[Math] Uniform convergence of derivatives

complex-analysisreal-analysis

The following is taken from Rudin's Principles of Mathematical Analysis; it is Theorem 7.17 with some extra assumptions made based on a remark at the end of the proof of the theorem.

Let $f_n,g$ be functions defined on an interval $[a,b]$. Assume that $f_n$ are differentiable with continuous derivatives. Assume also that $f_n' \rightarrow g$ uniformly and $f_n \rightarrow f$ pointwise in $[a,b]$ for some function $f$ (or more generally, assume that $f_n(x_o)$ is convergent for some $x_o \in [a,b]$). Then, $f_n \rightarrow f$ uniformly, $f$ is differentiable with continuous derivative and $f'=g$.
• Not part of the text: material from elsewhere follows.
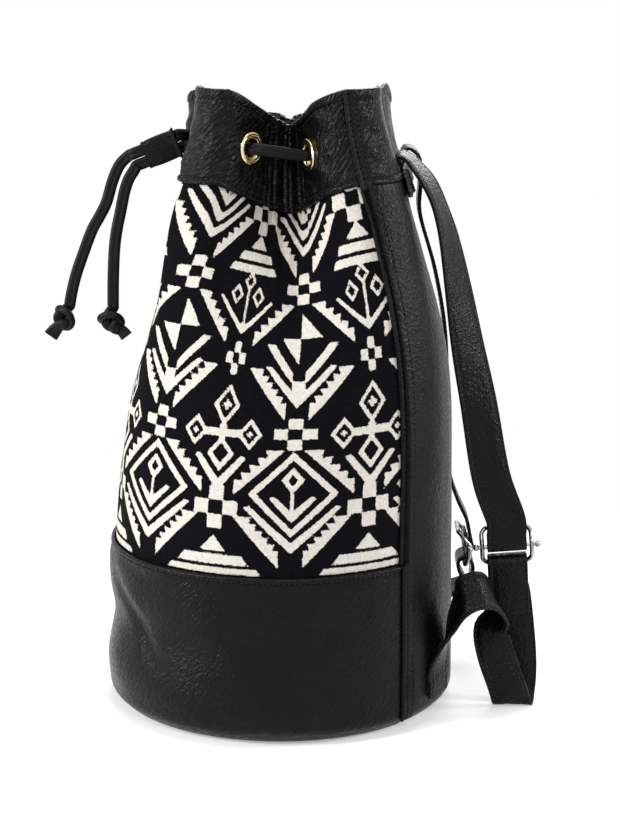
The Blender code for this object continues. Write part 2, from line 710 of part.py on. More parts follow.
def cord_end(name, lead, route):
    """A free end of the cord as a tube on a smooth curve, from the slider to its knot."""
    start, along, _ = slider_axes()
    first = lead + along * CLEARANCE
    points = catmull([tuple(first), tuple(first + along * 0.003)] + list(route), steps=8)
    dense = np.array(points)
    lengths = np.concatenate(([0.0], np.cumsum(np.linalg.norm(np.diff(dense, axis=0), axis=1))))
    count = int(round(lengths[-1] / (2.0 * CORD_WIDTH)))
    straight = CORD_WIDTH / 3
    marks = [0.0, straight] + list(np.linspace(0.0, lengths[-1], count + 1))[1:-1]
    marks += [lengths[-1] - straight, lengths[-1]]
    curve = bpy.data.curves.new(name, "CURVE")
    curve.dimensions = "3D"
    curve.bevel_depth = CORD_WIDTH / 2
    curve.bevel_resolution = 2
    curve.use_fill_caps = True
    spline = curve.splines.new("POLY")
    spline.points.add(len(marks) - 1)
    for point, mark in zip(spline.points, marks):
        point.co = (*[float(np.interp(mark, lengths, dense[:, k])) for k in range(3)], 1.0)
    curve.materials.append(material("cord_leather", SOFT_BLACK, 0.5))
    obj = bpy.data.objects.new(name, curve)
    bpy.context.scene.collection.objects.link(obj)


def knot(name, cord_stop, along, centre, tail_end):
    """An overhand knot at the end of a cord, with its short flat tail."""
    first = cord_stop + along * CLEARANCE
    stations = (
        (first, CORD_WIDTH / 2, CORD_WIDTH / 2), (first.lerp(centre, 0.35), 0.0062, 0.0060),
        (first.lerp(centre, 0.75), 0.0080, 0.0074), (centre.lerp(tail_end, 0.10), 0.0082, 0.0074),
        (centre.lerp(tail_end, 0.32), 0.0066, 0.0060), (centre.lerp(tail_end, 0.48), 0.0042, 0.0028),
        (centre.lerp(tail_end, 0.75), 0.0046, 0.0019), (tail_end, 0.0052, 0.0017),
    )
    points = [s[0] for s in stations]
    rings = []
    ways = directions(points)
    ways[0] = along
    for (p, wide, thick), way in zip(stations, ways):
        flat = Vector((1, 0, 0)).cross(way).normalized()
        rings.append(oval_ring(p, flat.cross(way).normalized(), flat, wide, thick, 10))
    swept(name, rings, material("cord_leather", SOFT_BLACK, 0.5))


def free_cords():
    upper, lower = cord_leads()
    cord_end("cord_end_outer", upper[-1], OUTER_ROUTE)
    cord_end("cord_end_inner", lower[-1], INNER_ROUTE)
    for name, route, centre, tail in (("knot_outer", OUTER_ROUTE, OUTER_KNOT, OUTER_TAIL),
                                      ("knot_inner", INNER_ROUTE, INNER_KNOT, INNER_TAIL)):
        stop = Vector(route[-1])
        knot(name, stop, (stop - Vector(route[-2])).normalized(), Vector(centre), Vector(tail))


def buckle_axes(centre, down, outward):
    """A buckle's middle, with its directions down the strap, outwards and across."""
    down = Vector(down).normalized()
    outward = Vector(outward)
    outward = (outward - down * outward.dot(down)).normalized()
    return Vector(centre), down, outward, outward.cross(down)


def buckle_point(axes, out, drop, across=0.0):
    centre, down, outward, side = axes
    return centre + outward * out + down * drop + side * across


def bow(drop):
    """How far the bowed frame lies behind its bar at a distance down from it."""
    return -FRAME_BOW * (drop / (FRAME_HEIGHT / 2)) ** 2


def frame_outline():
    """The frame's middle line and its outward directions: straight sides with round corners."""
    wide = (FRAME_WIDTH - FRAME_WIRE) / 2
    tall = (FRAME_HEIGHT - FRAME_WIRE) / 2
    quarter = [(wide, 0.0, 1.0, 0.0), (wide, LEG_EYE, 1.0, 0.0)]
    for k in range(5):
        turn = math.pi / 2 * k / 4
        away = (math.cos(turn), math.sin(turn))
        quarter.append((wide - FRAME_CORNER * (1 - away[0]), tall - FRAME_CORNER * (1 - away[1]), *away))
    upper = quarter + [(0.0, tall, 0.0, 1.0)] + [(-x, y, -a, b) for x, y, a, b in reversed(quarter)]
    return upper + [(x, -y, a, -b) for x, y, a, b in reversed(upper[1:-1])]


def buckle_frame(name, axes):
    """A bowed frame with round corners, its two side legs drilled for the bar."""
    metal = material("dark_nickel", DARK_NICKEL, 0.28, 1.0)
    half = FRAME_WIRE / 2
    bm = bmesh.new()
    rings = []
    for x, y, away_x, away_y in frame_outline():
        thick = half + LEG_EXTRA * (1.0 - smooth_step(abs(y), LEG_EYE, 2 * LEG_EYE))
        ring = []
        for edge, level in ((-half, -thick), (half, -thick), (half, thick), (-half, thick)):
            place = buckle_point(axes, bow(y) + level, y + away_y * edge, x + away_x * edge)
            ring.append(bm.verts.new(place))
        rings.append(ring)
    for a, b in zip(rings, rings[1:] + rings[:1]):
        for i in range(4):
            j = (i + 1) % 4
            bm.faces.new((a[i], a[j], b[j], b[i]))
    frame = new_object(name, bm, metal, 30.0)
    reach = FRAME_WIDTH
    cutter = rod(name + "_cutter", buckle_point(axes, 0, 0, -reach), buckle_point(axes, 0, 0, reach),
                 BAR_RADIUS + BAR_PLAY, 16, metal)
    cut(frame, cutter)


def buckle_bar(name, axes):
    """The bar in the upper strap's loop, with a ball on each end outside the frame."""
    metal = material("dark_nickel", DARK_NICKEL, 0.28, 1.0)
    side = axes[3]
    seat = FRAME_WIDTH / 2 + CLEARANCE
    profile = [(seat, BAR_RADIUS), (seat + 0.0006, BALL_RADIUS * 0.8), (seat + 0.0018, BALL_RADIUS),
               (seat + 0.0032, BALL_RADIUS * 0.8), (seat + 0.0040, BALL_RADIUS * 0.35)]
    stations = [(-a, r) for a, r in reversed(profile)] + profile
    seed = side.orthogonal().normalized()
    up = side.cross(seed)
    rings = [oval_ring(buckle_point(axes, 0, 0, a), seed, up, r, r, 16) for a, r in stations]
    swept(name, rings, metal)


def strap(name, stations):
    route = smooth_route([tuple(p) + tuple(w) for p, w in stations], STRAP_STEP)
    points = [Vector(v[:3]) for v in route]
    across = [Vector(v[3:]).normalized() for v in route]
    swept(name, ribbon_rings(points, across, STRAP_THICKNESS, STRAP_WIDTH), leather_material())


def sewn_end(u, heights, offset):
    """Stations of a strap's end that lies flat on the skin."""
    stations = []
    for h in heights:
        point, across, _ = frame_at(u, h, offset + STRAP_THICKNESS / 2)
        stations.append((point, across))
    return stations


def loop_stations(axes):
    """The upper strap's end: down in front of the bar, round it and up behind, ready for sewing."""
    turn = BAR_RADIUS + CLEARANCE + STRAP_THICKNESS / 2
    side = axes[3]
    local = ((turn, -0.018), (turn, -0.008), (turn, 0.0), (turn * 0.7, turn * 0.75), (0.0, turn),
             (-turn * 0.7, turn * 0.75), (-turn, 0.0), (-turn * 0.8, -0.0035), (0.0, -0.0085))
    return [(buckle_point(axes, out, drop), side) for out, drop in local]


def slip_stations(axes, tail_length):
    """The lower strap's end: up behind the frame's lower bar, over it and down in front."""
    side = axes[3]
    lower = (FRAME_HEIGHT - FRAME_WIRE) / 2
    back = bow(lower)
    turn = FRAME_WIRE / 2 + LOOP_PLAY + STRAP_THICKNESS / 2
    local = ((back - turn * 0.75, lower + 0.014), (back - turn, lower + 0.004),
             (back - turn, lower), (back - turn * 0.7, lower - turn * 0.72), (back, lower - turn),
             (back + turn * 0.7, lower - turn * 0.72), (back + turn, lower),
             (back + turn, lower + 0.004), (back + turn * 0.45, lower + 0.014),
             (back + turn * 0.35, lower + tail_length))
    return [(buckle_point(axes, out, drop), side) for out, drop in local]


def straps():
    """Both upper straps with their bars and frames, and both lower straps."""
    near = buckle_axes(*NEAR_BUCKLE)
    far = buckle_axes(*FAR_BUCKLE)
    over_collar = 2 * CLEARANCE + COLLAR_LEATHER + HEM_EXTRA
    over_panel = 4 * CLEARANCE + LEATHER
    root_rows = [ROOT_HEIGHT + d for d in (-0.016, -0.008, 0.0)]
    foot_rows = [LOWER_END_HEIGHT + d for d in (-0.014, -0.004, 0.004)]
    flip = [(p, -w) for p, w in sewn_end(ROOT_ANGLE, root_rows, over_collar)]
    strap("upper_strap_near", flip + list(NEAR_UPPER) + [(p, -s) for p, s in loop_stations(near)])
    far_root = [(p, -w) for p, w in sewn_end(180.0 - ROOT_ANGLE, root_rows, over_collar)]
    far_down = [(skin_at(u, h, 0.0070), Vector((1, 0, 0))) for u, h in FAR_UPPER_DOWN]
    strap("upper_strap_far", far_root + list(FAR_UPPER_TOP) + far_down + list(FAR_UPPER_LOW)
          + [(p, -s) for p, s in loop_stations(far)])
    strap("lower_strap_near", sewn_end(LOWER_END_ANGLE, foot_rows, over_panel) + list(NEAR_LOWER)
          + [(p, -s) for p, s in slip_stations(near, NEAR_TAIL)])
    strap("lower_strap_far", [(p, -w) for p, w in
                              sewn_end(180.0 - LOWER_END_ANGLE, foot_rows, over_panel)]
          + list(FAR_LOWER) + [(p, -s) for p, s in slip_stations(far, FAR_TAIL)])
    for side, axes in (("near", near), ("far", far)):
        buckle_frame(f"buckle_frame_{side}", axes)
        buckle_bar(f"buckle_bar_{side}", axes)


def patch_offset(u, h):
    """The strap patch lies on the collar at its ends and over the straps between them."""
    angle, _ = wrap(u)
    lying = 2 * CLEARANCE + COLLAR_LEATHER + HEM_EXTRA
    edge = ROOT_ANGLE - math.degrees(STRAP_WIDTH / 2 / 0.088)
    return lying + (STRAP_THICKNESS + CLEARANCE) * smooth_step(angle, edge - 3.0, edge - 1.2)


def strap_patch():
    edge = ROOT_ANGLE - math.degrees(STRAP_WIDTH / 2 / 0.088)
    half = [edge - 6.0, edge - 3.0, edge - 1.0, ROOT_ANGLE, 86.0, 90.0]
    columns = half + [180.0 - u for u in reversed(half[:-1])]
    top = ROOT_HEIGHT - 0.0015
    rows = [top - PATCH_HEIGHT + 0.006, top - PATCH_HEIGHT / 2, top]
    shell("strap_patch", columns, rows, patch_offset,
          lambda u, h: patch_offset(u, h) + PATCH_THICKNESS, leather_material())


def main():
    clear_scene()
    base_pieces()
    body_panels()
    collar()
    seam_strips()
    eyelets()
    drawcord()
    slider()
    free_cords()
    straps()
    strap_patch()


main()
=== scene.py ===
"""The looks of a drawstring bucket backpack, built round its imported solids.

The bag's skin is one surface: an angle u in degrees round the bag from +X, and a height h up the
material. Every panel, seam and stitch row is laid on it, so the pieces meet without fitting.
Units are metres, +Z is up and the front, where the cord ends hang, is -Y.
"""

import json
import math

import bpy
import numpy as np
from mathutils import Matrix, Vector

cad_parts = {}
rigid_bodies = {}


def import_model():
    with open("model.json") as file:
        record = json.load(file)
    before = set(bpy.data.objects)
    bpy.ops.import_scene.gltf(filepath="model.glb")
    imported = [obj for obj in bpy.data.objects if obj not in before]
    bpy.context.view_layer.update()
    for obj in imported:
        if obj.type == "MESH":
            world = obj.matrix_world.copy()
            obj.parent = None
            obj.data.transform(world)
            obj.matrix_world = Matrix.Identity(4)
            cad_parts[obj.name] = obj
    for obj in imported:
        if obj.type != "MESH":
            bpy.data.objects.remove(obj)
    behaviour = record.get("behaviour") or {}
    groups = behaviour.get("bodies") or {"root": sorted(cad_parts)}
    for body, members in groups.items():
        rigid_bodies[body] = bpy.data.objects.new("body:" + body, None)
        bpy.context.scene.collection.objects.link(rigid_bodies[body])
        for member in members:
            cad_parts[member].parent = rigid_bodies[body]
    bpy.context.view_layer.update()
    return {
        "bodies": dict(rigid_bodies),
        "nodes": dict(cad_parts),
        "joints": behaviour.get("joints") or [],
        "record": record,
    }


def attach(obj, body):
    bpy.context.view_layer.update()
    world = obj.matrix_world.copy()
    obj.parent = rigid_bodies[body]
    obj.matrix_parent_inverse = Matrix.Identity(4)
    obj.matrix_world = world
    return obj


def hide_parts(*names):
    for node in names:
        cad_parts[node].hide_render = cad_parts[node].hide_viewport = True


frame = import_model()
BAG = "bag"

# Cut sizes of the bag
BODY_RADIUS = 0.1085
FOOT_ROUND = 0.0140
RIM_HEIGHT = 0.3976
WAIST_HEIGHT = 0.3400
BAND_HEIGHT = 0.1080
FOLD_DROP = 0.0260
LEAN_BACK = 0.0060
NEAR_TUCK = 0.20
FAR_TUCK = 0.04
GAP = 0.0003
LEATHER = 0.0018
CLOTH = 0.0016
CLOTH_LOW = 0.1020
CLOTH_TOP = 0.3460
COLLAR_LEATHER = 0.0024
HEM_EXTRA = 0.0008
SEAM_ANGLE = 45.0
SEAM_MARGIN = 0.12
STRIP_HALF = 2.64               # half width of a seam strip, in degrees
FRONT_FIRST = 180.0 - SEAM_ANGLE + SEAM_MARGIN
FRONT_LAST = 360.0 + SEAM_ANGLE - SEAM_MARGIN
BACK_FIRST = SEAM_ANGLE + SEAM_MARGIN
BACK_LAST = 180.0 - SEAM_ANGLE - SEAM_MARGIN
BODY_IN = 3 * GAP                       # how far out the foot's inner face lies
BODY_OUT = BODY_IN + LEATHER            # and each panel's outer face
BACK_OUT = GAP + LEATHER
COLLAR_OUT = GAP + COLLAR_LEATHER
HEM_OUT = COLLAR_OUT + HEM_EXTRA
OVER_BODY = 4 * GAP + LEATHER           # and what is sewn over it
OVER_COLLAR = 2 * GAP + COLLAR_LEATHER
OVER_HEM = OVER_COLLAR + HEM_EXTRA

# Gathers: where the valleys are, and how far each is full and reaches, in degrees
PLEAT_DEPTH = 0.0012
PLEAT_PITCH = 6.0
FINE_PLEAT_DEPTH = 0.0011
FINE_PLEAT_PITCH = 2.9
NEAR_VALLEY_ANGLE = 1.5
FRONT_VALLEY_ANGLE = -90.0
VALLEYS = ((NEAR_VALLEY_ANGLE, 6.0, 12.0), (FRONT_VALLEY_ANGLE, 5.0, 9.0))
BROAD_RISE = 0.070              # how far below the waist the broad and the fine gathers begin
FINE_RISE = 0.022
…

Does a similar result hold for holomorphic functions on an open set? Since Rudin speaks of intervals, should such a result be valid for connected or convex sets only, instead of open sets in general? Namely, if $\Omega$ is a domain and $f_n$ are holomorphic functions on $\Omega$, does uniform convergence of $f_n′$ on the whole domain (not uniform convergence on compacts subsets of the domain!) plus pointwise convergence of $f_n$, imply uniform convergence of $f_n$ on the whole domain?

Best Answer

Yes. Is an easy consequence of Morera's theorem and uniform convergence on compact sets sets is sufficient. For your exact hypothesis a connected domain is required.